Dataset extract:

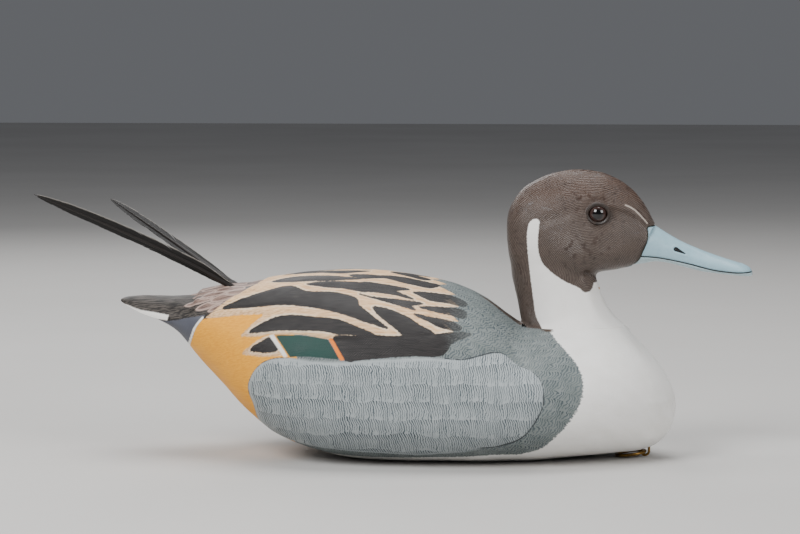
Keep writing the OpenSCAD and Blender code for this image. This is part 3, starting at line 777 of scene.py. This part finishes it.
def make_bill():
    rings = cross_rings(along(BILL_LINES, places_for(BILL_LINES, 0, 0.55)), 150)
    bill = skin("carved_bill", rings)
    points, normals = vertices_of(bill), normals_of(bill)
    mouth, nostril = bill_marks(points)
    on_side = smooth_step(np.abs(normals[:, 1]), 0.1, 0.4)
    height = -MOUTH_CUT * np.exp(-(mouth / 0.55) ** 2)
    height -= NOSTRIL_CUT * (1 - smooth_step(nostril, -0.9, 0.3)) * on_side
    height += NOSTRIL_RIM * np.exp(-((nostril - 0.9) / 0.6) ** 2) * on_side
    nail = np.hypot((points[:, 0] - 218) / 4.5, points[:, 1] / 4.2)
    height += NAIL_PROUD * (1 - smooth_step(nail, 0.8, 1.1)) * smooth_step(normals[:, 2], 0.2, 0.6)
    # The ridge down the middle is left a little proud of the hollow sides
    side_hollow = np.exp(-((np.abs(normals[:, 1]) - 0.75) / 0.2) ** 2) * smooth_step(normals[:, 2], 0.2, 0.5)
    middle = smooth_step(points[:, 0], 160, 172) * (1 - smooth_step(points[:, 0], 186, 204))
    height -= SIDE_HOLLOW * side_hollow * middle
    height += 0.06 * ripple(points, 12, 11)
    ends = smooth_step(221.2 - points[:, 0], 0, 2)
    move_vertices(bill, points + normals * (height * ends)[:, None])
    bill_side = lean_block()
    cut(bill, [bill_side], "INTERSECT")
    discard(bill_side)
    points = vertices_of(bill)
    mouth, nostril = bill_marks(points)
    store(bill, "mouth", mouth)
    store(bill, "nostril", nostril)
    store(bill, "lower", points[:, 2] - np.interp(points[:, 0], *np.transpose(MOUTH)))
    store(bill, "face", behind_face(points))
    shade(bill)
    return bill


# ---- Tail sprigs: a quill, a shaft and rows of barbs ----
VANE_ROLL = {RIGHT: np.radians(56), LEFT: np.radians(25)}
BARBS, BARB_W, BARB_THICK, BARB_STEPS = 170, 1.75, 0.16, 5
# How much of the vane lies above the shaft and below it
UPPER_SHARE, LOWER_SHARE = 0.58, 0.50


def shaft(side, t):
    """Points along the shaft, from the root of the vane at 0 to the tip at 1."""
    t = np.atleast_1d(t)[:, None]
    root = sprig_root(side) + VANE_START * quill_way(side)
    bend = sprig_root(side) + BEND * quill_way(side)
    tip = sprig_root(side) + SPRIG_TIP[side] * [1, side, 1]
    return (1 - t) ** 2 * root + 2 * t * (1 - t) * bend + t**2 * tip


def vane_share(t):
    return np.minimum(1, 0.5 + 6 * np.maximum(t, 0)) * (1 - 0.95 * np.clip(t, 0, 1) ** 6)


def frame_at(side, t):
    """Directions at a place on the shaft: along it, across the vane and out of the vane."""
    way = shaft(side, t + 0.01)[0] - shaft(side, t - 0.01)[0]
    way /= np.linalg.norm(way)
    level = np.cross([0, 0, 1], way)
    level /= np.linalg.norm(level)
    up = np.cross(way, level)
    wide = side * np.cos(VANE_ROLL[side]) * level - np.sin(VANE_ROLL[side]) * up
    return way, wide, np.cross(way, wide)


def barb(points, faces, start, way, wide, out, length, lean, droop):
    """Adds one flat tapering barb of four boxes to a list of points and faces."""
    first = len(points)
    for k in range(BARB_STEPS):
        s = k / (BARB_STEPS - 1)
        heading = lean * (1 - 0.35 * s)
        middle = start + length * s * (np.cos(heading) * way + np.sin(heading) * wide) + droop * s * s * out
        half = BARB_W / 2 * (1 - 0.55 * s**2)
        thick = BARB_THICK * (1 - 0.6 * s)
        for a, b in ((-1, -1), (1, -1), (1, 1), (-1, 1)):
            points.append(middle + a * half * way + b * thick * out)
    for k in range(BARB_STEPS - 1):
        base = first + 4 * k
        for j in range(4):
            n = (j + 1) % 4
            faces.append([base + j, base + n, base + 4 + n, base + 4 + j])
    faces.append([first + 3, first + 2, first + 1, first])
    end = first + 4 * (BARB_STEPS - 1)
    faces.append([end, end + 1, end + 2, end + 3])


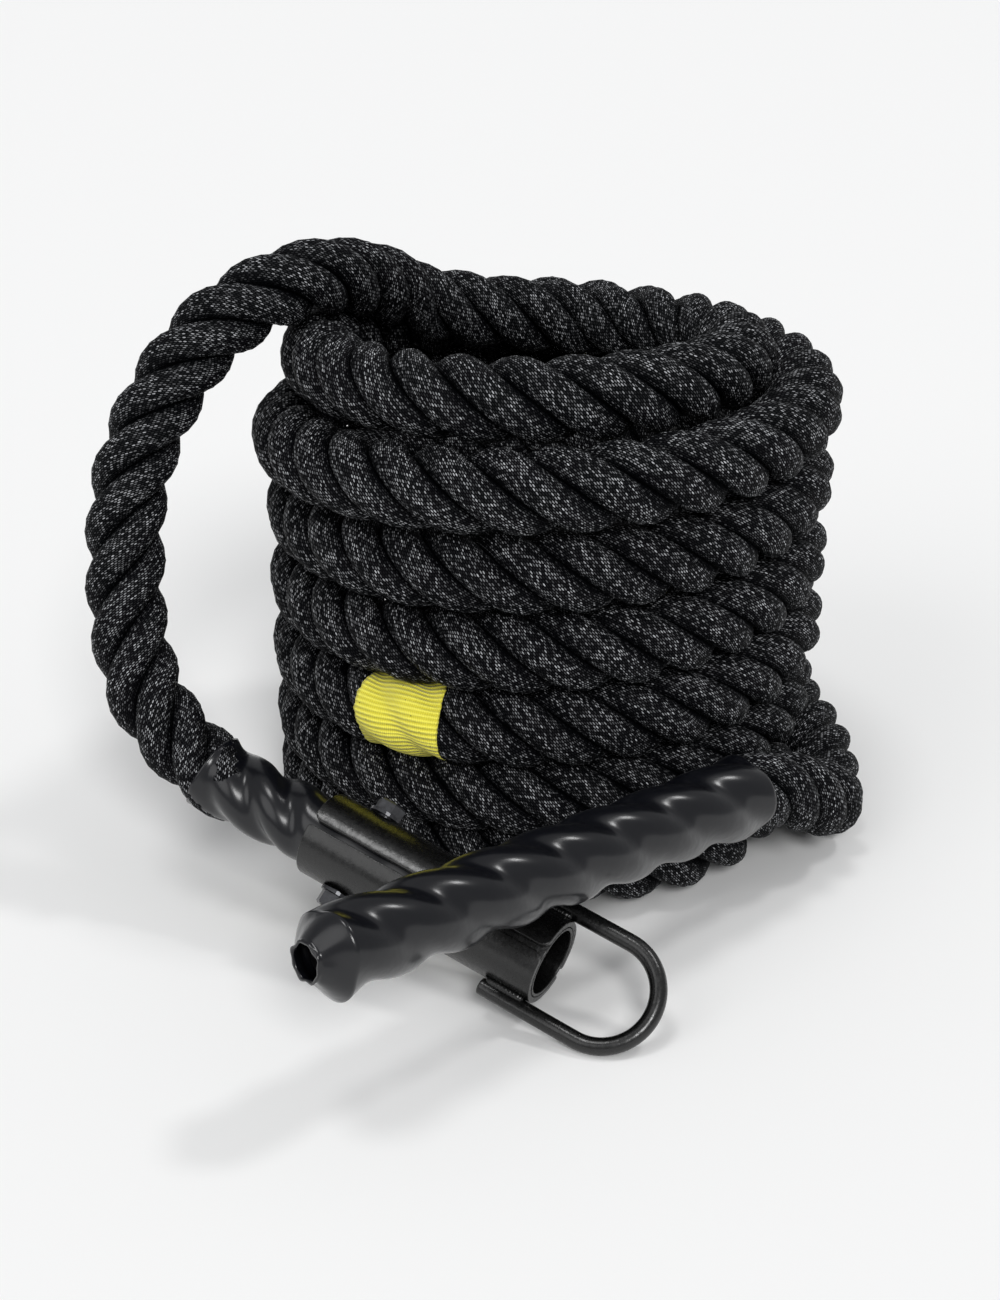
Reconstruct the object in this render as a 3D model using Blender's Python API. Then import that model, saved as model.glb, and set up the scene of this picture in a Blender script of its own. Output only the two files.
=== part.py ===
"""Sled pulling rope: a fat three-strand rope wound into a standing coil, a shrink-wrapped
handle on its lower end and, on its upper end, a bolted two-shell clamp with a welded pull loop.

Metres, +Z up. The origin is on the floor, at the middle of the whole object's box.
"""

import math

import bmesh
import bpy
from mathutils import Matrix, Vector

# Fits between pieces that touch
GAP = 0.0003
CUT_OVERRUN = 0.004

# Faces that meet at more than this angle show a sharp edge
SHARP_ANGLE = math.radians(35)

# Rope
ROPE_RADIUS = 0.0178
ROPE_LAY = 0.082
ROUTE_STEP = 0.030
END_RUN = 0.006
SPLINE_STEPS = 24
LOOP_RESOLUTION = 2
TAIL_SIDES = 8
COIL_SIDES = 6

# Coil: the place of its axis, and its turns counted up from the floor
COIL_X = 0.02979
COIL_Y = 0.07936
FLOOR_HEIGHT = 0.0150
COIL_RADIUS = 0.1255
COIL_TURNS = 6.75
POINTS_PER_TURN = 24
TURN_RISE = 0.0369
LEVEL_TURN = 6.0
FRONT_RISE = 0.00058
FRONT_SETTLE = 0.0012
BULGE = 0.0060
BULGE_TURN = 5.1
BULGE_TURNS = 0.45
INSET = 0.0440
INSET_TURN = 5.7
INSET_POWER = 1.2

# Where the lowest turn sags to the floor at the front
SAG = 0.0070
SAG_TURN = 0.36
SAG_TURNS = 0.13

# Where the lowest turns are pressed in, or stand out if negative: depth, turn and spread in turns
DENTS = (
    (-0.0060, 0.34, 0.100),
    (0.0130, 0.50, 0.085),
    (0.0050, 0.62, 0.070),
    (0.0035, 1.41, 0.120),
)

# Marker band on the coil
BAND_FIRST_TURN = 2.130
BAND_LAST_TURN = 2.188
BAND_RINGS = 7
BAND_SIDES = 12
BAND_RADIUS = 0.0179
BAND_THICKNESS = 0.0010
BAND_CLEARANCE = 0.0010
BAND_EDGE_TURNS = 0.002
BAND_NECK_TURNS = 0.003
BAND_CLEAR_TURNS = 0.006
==
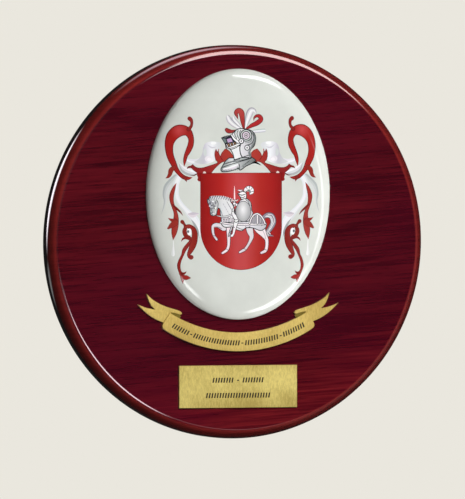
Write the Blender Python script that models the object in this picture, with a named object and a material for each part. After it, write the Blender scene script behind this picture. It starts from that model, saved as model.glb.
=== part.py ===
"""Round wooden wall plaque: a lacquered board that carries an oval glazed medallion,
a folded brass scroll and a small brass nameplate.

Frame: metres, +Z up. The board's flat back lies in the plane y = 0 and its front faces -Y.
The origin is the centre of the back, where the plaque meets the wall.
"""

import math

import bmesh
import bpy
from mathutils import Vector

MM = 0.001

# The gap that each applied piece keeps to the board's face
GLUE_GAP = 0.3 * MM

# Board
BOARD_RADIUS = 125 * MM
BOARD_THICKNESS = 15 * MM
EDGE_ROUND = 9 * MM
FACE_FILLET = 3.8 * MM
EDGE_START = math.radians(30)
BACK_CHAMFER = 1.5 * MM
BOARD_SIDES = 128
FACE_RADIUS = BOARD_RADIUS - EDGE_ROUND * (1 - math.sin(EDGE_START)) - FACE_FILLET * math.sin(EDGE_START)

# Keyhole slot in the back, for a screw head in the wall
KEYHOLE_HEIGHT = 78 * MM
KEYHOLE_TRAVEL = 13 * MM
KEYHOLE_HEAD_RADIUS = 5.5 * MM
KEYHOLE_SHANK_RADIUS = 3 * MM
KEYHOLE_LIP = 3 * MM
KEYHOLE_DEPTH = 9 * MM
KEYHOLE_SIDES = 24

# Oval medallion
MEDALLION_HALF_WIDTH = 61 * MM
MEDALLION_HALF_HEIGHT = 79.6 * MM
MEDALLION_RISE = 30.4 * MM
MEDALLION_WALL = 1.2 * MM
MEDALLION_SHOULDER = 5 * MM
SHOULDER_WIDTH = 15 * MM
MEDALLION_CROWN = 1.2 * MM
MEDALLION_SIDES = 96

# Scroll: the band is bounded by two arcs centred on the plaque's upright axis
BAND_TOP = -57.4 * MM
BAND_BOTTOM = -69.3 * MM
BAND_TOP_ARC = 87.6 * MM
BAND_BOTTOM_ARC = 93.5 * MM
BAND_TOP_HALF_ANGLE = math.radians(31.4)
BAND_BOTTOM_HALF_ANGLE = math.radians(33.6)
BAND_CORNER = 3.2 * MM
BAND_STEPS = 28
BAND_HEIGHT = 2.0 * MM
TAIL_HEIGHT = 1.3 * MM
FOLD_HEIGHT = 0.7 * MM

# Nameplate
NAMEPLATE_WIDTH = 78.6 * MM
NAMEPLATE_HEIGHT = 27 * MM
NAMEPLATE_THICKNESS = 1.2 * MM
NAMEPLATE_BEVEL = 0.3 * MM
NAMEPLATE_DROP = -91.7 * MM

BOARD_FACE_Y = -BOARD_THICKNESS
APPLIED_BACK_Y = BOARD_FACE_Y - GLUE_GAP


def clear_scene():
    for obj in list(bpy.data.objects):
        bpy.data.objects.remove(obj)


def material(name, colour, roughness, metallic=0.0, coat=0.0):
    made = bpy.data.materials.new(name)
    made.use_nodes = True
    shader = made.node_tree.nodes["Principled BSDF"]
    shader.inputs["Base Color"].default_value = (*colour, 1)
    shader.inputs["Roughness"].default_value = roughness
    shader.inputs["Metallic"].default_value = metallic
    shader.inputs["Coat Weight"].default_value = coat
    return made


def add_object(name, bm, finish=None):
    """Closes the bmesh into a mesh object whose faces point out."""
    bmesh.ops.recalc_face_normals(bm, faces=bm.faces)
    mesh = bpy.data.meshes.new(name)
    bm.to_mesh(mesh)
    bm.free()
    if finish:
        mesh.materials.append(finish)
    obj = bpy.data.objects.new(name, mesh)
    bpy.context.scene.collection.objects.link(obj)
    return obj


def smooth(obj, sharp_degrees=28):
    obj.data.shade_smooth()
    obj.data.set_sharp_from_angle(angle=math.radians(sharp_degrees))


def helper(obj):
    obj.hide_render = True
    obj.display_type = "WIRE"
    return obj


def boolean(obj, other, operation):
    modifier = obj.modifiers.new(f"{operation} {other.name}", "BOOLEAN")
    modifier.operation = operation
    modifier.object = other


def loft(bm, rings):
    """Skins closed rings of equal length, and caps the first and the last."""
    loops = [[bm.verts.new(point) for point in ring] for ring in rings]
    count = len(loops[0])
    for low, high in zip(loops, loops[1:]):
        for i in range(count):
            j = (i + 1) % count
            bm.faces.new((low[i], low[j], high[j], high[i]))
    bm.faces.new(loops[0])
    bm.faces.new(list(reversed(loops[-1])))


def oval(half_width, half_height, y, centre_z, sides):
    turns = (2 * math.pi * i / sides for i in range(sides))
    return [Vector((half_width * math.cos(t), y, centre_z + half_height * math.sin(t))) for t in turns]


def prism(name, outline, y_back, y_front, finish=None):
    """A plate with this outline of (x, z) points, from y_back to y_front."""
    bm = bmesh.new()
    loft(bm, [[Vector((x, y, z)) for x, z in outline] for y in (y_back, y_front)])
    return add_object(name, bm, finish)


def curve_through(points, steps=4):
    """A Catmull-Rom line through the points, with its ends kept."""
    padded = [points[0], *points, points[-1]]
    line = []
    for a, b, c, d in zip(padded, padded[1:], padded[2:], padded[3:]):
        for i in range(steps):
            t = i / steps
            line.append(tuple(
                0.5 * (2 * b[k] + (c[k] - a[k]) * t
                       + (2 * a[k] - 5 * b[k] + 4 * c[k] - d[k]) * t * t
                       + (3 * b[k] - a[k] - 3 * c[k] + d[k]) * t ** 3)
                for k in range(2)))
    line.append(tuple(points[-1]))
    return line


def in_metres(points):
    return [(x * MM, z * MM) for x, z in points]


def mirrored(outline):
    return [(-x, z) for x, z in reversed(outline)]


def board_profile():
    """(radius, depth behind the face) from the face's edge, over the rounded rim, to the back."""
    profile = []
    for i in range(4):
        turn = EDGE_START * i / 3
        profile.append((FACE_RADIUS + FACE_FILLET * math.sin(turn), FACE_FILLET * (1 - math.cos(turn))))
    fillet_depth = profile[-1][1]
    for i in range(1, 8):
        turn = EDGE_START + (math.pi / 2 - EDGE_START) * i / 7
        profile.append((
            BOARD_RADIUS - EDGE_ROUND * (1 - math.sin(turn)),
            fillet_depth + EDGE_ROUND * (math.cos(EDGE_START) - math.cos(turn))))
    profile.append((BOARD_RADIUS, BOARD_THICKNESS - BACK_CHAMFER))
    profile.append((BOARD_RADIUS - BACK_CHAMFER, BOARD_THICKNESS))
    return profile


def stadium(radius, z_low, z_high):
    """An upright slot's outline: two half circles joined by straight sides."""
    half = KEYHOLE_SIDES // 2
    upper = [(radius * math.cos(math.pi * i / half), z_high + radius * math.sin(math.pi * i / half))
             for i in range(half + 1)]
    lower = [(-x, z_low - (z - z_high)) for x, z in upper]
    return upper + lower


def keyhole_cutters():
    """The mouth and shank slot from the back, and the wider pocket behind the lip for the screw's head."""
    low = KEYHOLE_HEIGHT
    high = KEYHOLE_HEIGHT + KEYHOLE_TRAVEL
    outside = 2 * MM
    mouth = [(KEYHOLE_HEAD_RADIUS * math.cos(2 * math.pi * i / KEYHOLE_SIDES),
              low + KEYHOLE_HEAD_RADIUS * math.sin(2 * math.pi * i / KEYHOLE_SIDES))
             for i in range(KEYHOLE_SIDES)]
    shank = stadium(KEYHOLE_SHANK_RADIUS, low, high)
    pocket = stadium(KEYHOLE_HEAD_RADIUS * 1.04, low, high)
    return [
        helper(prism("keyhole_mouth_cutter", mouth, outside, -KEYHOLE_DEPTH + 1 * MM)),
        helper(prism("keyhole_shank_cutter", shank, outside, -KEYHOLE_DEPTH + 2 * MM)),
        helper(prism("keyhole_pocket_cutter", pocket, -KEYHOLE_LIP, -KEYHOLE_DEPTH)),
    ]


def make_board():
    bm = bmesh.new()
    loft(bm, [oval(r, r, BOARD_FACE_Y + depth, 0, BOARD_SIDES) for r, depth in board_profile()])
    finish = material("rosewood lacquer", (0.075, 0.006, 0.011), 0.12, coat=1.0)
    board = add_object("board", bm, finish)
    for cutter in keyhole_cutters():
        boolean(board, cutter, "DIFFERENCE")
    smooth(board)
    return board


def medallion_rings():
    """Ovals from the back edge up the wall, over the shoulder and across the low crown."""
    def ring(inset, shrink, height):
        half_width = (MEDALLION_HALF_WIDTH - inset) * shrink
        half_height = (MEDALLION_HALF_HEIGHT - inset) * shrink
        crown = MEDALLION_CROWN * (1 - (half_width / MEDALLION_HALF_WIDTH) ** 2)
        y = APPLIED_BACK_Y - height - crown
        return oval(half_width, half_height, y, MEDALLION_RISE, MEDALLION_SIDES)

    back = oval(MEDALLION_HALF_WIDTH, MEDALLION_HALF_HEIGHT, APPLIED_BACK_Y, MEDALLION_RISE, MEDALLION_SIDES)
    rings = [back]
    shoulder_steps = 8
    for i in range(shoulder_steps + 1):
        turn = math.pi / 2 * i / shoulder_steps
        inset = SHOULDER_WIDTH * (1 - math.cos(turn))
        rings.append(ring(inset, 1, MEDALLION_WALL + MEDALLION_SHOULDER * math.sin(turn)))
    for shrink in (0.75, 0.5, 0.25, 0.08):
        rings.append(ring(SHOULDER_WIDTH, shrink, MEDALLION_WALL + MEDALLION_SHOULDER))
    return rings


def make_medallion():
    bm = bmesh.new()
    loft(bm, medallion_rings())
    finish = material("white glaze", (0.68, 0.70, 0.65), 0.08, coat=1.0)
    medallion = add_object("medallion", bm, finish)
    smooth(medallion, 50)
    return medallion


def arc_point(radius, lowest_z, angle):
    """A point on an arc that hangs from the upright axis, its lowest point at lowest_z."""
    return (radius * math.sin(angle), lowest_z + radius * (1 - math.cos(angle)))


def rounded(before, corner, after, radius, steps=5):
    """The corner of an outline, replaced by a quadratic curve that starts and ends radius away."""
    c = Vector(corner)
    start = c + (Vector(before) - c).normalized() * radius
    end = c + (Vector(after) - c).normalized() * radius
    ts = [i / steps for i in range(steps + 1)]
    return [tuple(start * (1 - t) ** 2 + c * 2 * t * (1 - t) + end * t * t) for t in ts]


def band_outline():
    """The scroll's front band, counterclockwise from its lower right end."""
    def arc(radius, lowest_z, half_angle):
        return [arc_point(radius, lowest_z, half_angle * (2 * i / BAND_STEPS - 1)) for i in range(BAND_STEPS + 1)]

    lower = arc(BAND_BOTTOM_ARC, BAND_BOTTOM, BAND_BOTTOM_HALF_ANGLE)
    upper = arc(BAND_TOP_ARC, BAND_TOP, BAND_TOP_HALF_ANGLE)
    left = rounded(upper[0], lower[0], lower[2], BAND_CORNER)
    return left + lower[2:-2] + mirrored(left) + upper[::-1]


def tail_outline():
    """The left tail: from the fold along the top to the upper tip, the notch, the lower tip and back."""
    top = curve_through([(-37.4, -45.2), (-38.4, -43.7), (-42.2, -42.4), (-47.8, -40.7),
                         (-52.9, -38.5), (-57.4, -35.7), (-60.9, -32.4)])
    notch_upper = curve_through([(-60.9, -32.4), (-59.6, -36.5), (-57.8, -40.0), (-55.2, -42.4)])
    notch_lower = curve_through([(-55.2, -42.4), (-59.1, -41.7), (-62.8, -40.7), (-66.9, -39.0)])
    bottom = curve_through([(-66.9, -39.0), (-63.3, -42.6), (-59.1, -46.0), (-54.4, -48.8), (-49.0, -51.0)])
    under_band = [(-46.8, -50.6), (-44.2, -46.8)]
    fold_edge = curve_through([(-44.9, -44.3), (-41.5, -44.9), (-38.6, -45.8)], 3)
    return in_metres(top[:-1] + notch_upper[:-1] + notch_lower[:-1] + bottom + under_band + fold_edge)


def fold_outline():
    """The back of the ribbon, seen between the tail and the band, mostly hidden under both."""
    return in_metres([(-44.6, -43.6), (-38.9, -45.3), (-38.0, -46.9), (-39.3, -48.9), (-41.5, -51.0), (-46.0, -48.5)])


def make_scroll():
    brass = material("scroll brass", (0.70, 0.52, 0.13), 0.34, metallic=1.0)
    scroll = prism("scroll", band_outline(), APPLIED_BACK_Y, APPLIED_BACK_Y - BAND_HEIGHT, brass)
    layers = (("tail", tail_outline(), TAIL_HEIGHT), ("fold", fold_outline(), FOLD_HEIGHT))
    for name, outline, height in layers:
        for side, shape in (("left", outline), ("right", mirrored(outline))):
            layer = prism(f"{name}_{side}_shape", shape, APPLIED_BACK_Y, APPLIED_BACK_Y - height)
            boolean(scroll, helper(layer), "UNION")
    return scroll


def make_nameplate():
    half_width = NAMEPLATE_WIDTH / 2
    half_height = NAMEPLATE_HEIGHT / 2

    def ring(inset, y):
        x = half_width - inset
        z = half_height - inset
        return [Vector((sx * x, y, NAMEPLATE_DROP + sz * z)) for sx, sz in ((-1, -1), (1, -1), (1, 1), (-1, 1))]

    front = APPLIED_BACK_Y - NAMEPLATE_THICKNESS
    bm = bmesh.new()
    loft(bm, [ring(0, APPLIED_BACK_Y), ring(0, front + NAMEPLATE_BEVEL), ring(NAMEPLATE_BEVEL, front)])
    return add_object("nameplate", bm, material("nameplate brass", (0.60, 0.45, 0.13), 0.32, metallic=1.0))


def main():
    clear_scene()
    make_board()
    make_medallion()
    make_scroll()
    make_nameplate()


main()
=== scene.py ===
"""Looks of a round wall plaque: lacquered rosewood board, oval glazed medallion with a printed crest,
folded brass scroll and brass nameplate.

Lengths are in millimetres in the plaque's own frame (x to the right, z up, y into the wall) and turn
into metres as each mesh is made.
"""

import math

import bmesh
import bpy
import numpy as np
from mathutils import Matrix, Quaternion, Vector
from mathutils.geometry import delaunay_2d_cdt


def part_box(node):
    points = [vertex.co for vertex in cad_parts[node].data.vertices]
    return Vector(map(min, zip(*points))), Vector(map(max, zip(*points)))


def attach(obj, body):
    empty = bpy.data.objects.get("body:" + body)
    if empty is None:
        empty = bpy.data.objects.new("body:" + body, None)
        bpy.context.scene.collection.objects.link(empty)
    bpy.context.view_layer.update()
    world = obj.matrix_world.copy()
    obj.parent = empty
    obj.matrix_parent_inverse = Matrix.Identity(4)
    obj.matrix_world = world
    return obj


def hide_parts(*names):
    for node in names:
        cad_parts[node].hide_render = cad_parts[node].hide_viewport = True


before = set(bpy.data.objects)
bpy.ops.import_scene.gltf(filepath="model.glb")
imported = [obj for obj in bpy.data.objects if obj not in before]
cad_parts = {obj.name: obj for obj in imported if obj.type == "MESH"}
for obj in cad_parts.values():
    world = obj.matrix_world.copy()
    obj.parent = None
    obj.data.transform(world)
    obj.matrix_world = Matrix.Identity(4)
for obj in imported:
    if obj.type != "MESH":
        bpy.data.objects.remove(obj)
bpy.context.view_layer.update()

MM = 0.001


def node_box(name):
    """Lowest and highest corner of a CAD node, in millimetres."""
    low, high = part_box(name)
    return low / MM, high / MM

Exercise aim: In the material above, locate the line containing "obj.matrix_world = Matrix.Identity(4)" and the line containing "return low / MM, high / MM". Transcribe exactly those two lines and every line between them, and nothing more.

Solution for this exercise:
    obj.matrix_world = Matrix.Identity(4)
for obj in imported:
    if obj.type != "MESH":
        bpy.data.objects.remove(obj)
bpy.context.view_layer.update()

MM = 0.001


def node_box(name):
    """Lowest and highest corner of a CAD node, in millimetres."""
    low, high = part_box(name)
    return low / MM, high / MM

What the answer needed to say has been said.